Salvatore's employer asks him if he would work these hours, but he has family responsibilities and says he would rather not, and does not provide his written agreement.

Without Salvatore's written agreement, the company could not have him work these hours.

Example 3

Another example from the Ontario Ministry of Labour of how the new legislation will work:

Sami is starting to work for a company that would like him to work nine hours a day for six days for a total of 54 hours per week. Sami agrees to provide his written agreement for these hours.

Sami's company applies to the Ministry of Labour and says their employee has agreed to work these hours.

The ministry reviews the application and discovers the company has a history of contravening the Employment Standards Act.

The Ministry of Labour decides to deny the employer's application based on its history of non-compliance with the act. Sami could not work these hours.

Overtime averaging provisions

Under the proposed legislation, employers seeking to average weekly hours for the purposes of calculating overtime pay would have to apply to the Ministry of Labour as well as obtain the written agreement of employees.


Enhanced enforcement measures will also ensure increased compliance with the law, the government said.
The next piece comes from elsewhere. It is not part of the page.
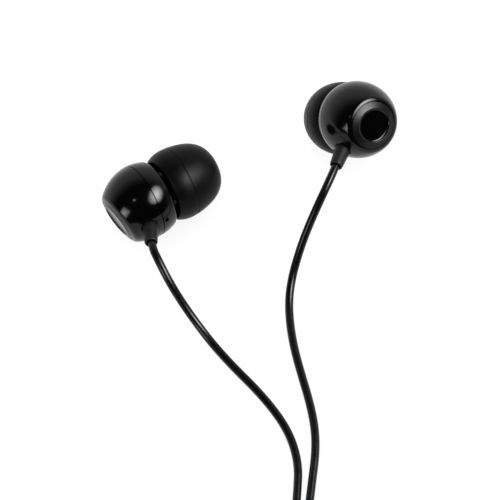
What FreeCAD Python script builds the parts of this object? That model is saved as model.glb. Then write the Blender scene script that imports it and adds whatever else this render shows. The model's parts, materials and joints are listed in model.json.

These new measures will include:

•stricter enforcement, including prosecutions where warranted;

•a new proposed requirement that employers be given a Ministry of Labour-produced information sheet that sets out employees’ rights about hours of work and overtime pay; and

•significantly enhanced and simplified web-based access to better information for employers and employees.


If convicted under the act, corporations may be fined up to $100,000 for a first offence, $250,000 for a second and $500,000 for a third or subsequent offence. An individual can, on each count, be fined up to $50,000 and sentenced to up to 12 months in jail, or both.